Why Is It Called Dead Reckoning? The True Origin

The term “dead reckoning” dates back to 17th-century sailing, and the word “dead” most likely means “exact” or “absolute,” as in “dead ahead” or “dead center.” It describes a method of navigation that relies purely on calculation from a known starting point, without any external references like stars or landmarks. Despite a popular theory that “dead” is short for “deduced,” historians have found no evidence to support that claim.
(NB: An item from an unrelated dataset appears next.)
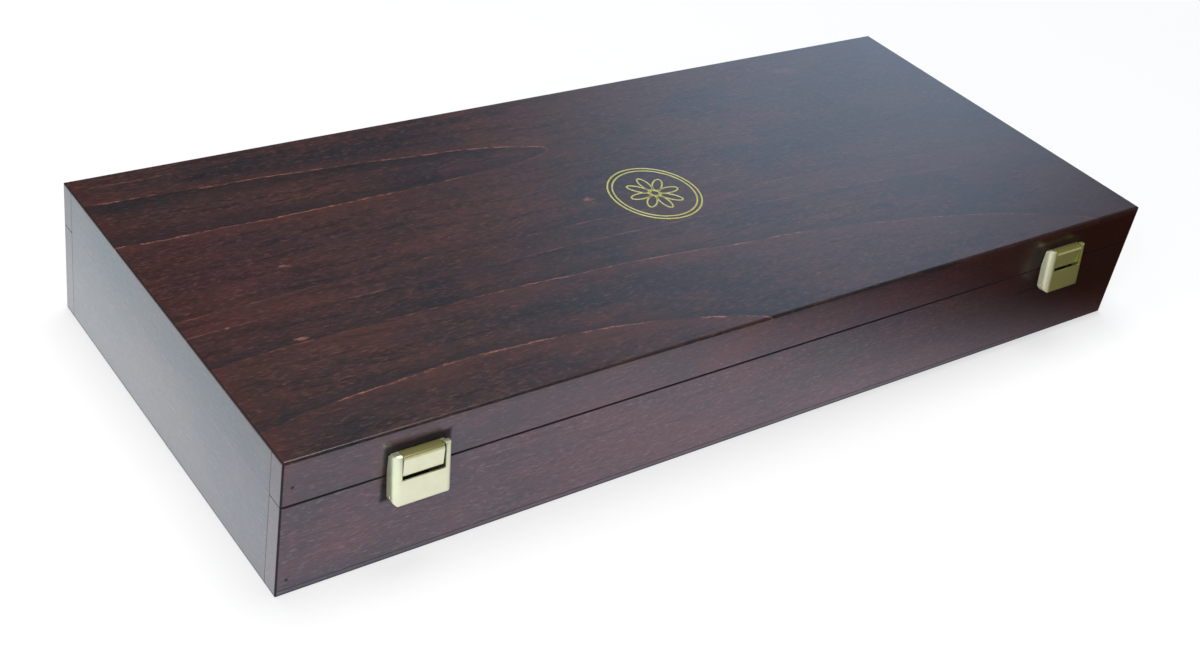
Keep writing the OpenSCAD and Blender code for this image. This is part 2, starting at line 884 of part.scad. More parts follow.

Where the Name Actually Comes From

The phrase “dead reckoning” first appeared in navigation texts during the 1600s, though the method itself is older. William Bourne described the core techniques in his 1574 manual “A Regiment for the Sea,” and John Davis expanded on them in “The Seamans Secrets” in 1595. Neither used the exact phrase, but by the time it entered common use, “dead” carried the same meaning it still does in expressions like “dead stop” or “dead straight”: completely, precisely, without deviation.

The Smithsonian’s navigation collection addresses the alternative theory directly: the idea that “dead reckoning” is a corruption of “deduced reckoning” is a popular myth, and the historical record does not support it. There’s no trail of documents showing “deduced” gradually shortening to “dead.” The phrase appears to have entered English fully formed, with “dead” used as an intensifier meaning “exact.”

What Dead Reckoning Actually Is

Dead reckoning is a way of figuring out where you are based entirely on where you started and how you’ve moved since. A navigator tracks three variables: compass heading, speed, and the time spent traveling on each heading at each speed. From those inputs, you can calculate the route and distance covered, then mark your estimated position on a chart.

This sounds straightforward, but measuring speed on a wooden ship in the 1600s required creative engineering. Sailors used a device called a chip log: a wedge-shaped piece of wood attached to a long rope with knots tied at intervals of 14.4 meters. They’d toss the wood overboard and count how many knots passed through a sailor’s fingers during a 30-second sand timer. Each knot corresponded to one nautical mile per hour, which is why we still measure sea speed in “knots” today. Frequent measurements throughout the day gave a surprisingly accurate picture of the ship’s speed, and that data fed directly into dead reckoning calculations.

Why Sailors Couldn’t Rely on It Alone

The fundamental problem with dead reckoning is that errors stack up. Every small inaccuracy in speed, heading, or timing gets baked into the next calculation, because each new position estimate builds on the previous one. Over hours and days at sea, the gap between your estimated position and your actual position widens steadily. Ocean currents, wind drift, and imprecise compass readings all contribute. A ship that relied solely on dead reckoning for weeks could end up miles from where it thought it was.

This is why navigators used dead reckoning between celestial observations rather than instead of them. When the sky was clear, they’d take a star or sun sighting to fix their actual position, then reset their dead reckoning calculations from that corrected point. Dead reckoning filled the gaps when clouds, fog, or storms made celestial navigation impossible.

Dead Reckoning in Aviation

The concept transferred naturally to flight. In aviation training, dead reckoning is defined as navigation solely by means of computations based on time, airspeed, distance, and direction. Pilots adjust these variables for wind speed and direction to determine their heading and ground speed, which tells them when they should arrive at each checkpoint along their route. It’s still part of the Private Pilot certification standards today.

Aviation distinguishes dead reckoning from pilotage, which is navigation by reference to landmarks or visual checkpoints on the ground. In practice, pilots often combine both: using dead reckoning to plan headings and arrival times, then confirming their position visually as they pass over recognizable terrain. GPS has made both methods less critical for routine flights, but student pilots still learn them as foundational skills and as backups if electronic navigation fails.

How the Method Lives On in Technology

Dead reckoning didn’t disappear with modern navigation. It’s built into your smartphone. Pedestrian dead reckoning systems use accelerometers and gyroscopes (the same sensors that detect when you rotate your phone) to track your steps, speed, and direction. This lets your phone estimate your position indoors where GPS signals can’t reach, like inside shopping malls or parking garages.

The same old limitation applies, though. Without periodic correction from an external source, the estimated position drifts from reality. In one indoor navigation study, a system combining camera-based positioning with pedestrian dead reckoning achieved an average error of about 2.1 meters. That’s impressively accurate for a GPS-free environment, but it illustrates the point: dead reckoning works best over short distances and short timeframes, and it improves dramatically when paired with occasional position fixes from other systems.

Self-driving cars, robots, and submarines all use some form of dead reckoning for the same reason 17th-century sailors did. When you can’t see the sky, the shore, or a satellite, calculating your movement from a known starting point is often the only option available.